Set down the listing below verbatim, but only from its first line through the line containing "front is -Y.".
─── Collected material ───
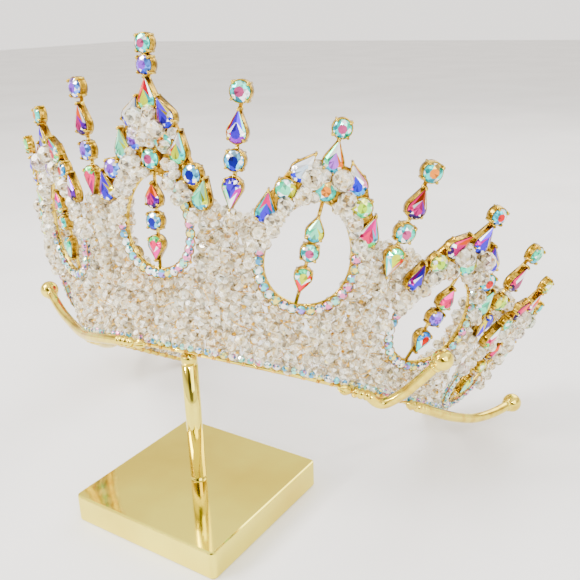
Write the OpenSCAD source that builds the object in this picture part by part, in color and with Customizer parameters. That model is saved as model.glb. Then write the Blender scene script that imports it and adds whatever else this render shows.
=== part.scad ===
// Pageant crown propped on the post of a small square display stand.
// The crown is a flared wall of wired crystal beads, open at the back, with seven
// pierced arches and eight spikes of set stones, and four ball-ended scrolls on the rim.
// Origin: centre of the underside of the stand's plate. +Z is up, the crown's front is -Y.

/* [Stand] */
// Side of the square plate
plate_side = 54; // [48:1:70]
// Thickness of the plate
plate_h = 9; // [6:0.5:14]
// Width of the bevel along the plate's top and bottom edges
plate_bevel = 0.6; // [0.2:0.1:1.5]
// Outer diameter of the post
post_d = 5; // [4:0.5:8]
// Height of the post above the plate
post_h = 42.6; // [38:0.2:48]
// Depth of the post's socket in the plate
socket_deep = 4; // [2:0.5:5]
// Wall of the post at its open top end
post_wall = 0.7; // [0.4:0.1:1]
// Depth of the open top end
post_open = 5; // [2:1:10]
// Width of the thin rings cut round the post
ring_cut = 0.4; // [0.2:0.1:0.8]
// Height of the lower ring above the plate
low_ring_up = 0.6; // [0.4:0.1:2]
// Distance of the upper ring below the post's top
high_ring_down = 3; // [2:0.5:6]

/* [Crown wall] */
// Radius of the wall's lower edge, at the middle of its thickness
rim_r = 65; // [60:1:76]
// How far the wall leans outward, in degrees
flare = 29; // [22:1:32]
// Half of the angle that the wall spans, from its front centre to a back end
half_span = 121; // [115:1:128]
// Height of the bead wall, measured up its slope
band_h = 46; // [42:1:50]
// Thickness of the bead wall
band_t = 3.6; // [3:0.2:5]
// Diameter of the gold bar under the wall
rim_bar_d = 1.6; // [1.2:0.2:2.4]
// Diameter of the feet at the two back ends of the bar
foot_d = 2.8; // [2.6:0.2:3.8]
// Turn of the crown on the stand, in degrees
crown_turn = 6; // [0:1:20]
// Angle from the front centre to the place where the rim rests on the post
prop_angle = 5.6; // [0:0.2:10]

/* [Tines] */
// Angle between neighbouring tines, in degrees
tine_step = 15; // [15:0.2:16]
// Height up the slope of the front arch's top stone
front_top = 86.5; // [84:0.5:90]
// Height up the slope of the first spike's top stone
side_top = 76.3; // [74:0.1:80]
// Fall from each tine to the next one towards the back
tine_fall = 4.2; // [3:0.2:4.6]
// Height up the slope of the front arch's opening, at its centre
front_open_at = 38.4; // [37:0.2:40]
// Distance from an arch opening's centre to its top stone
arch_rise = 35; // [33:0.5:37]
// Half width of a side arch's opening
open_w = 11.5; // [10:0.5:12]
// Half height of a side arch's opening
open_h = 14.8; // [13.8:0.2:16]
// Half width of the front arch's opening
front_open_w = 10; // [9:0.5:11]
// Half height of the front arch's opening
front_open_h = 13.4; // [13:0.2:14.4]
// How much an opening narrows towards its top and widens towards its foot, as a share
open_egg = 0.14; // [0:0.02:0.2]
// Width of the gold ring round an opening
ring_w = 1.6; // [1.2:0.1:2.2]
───
**Finished task**
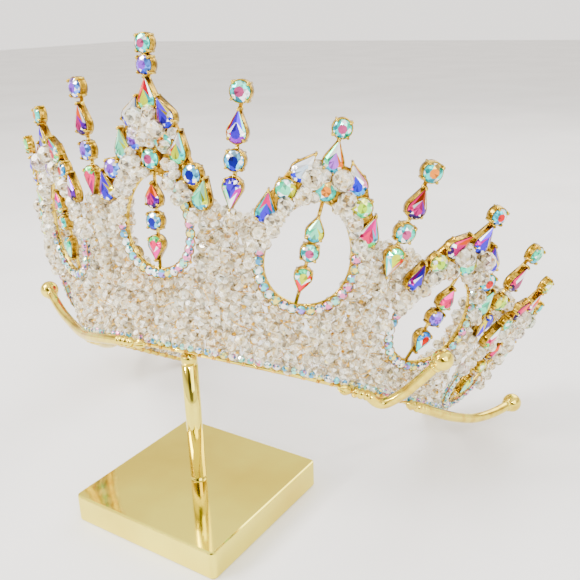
Write the OpenSCAD source that builds the object in this picture part by part, in color and with Customizer parameters. That model is saved as model.glb. Then write the Blender scene script that imports it and adds whatever else this render shows.
=== part.scad ===
// Pageant crown propped on the post of a small square display stand.
// The crown is a flared wall of wired crystal beads, open at the back, with seven
// pierced arches and eight spikes of set stones, and four ball-ended scrolls on the rim.
// Origin: centre of the underside of the stand's plate. +Z is up, the crown's front is -Y.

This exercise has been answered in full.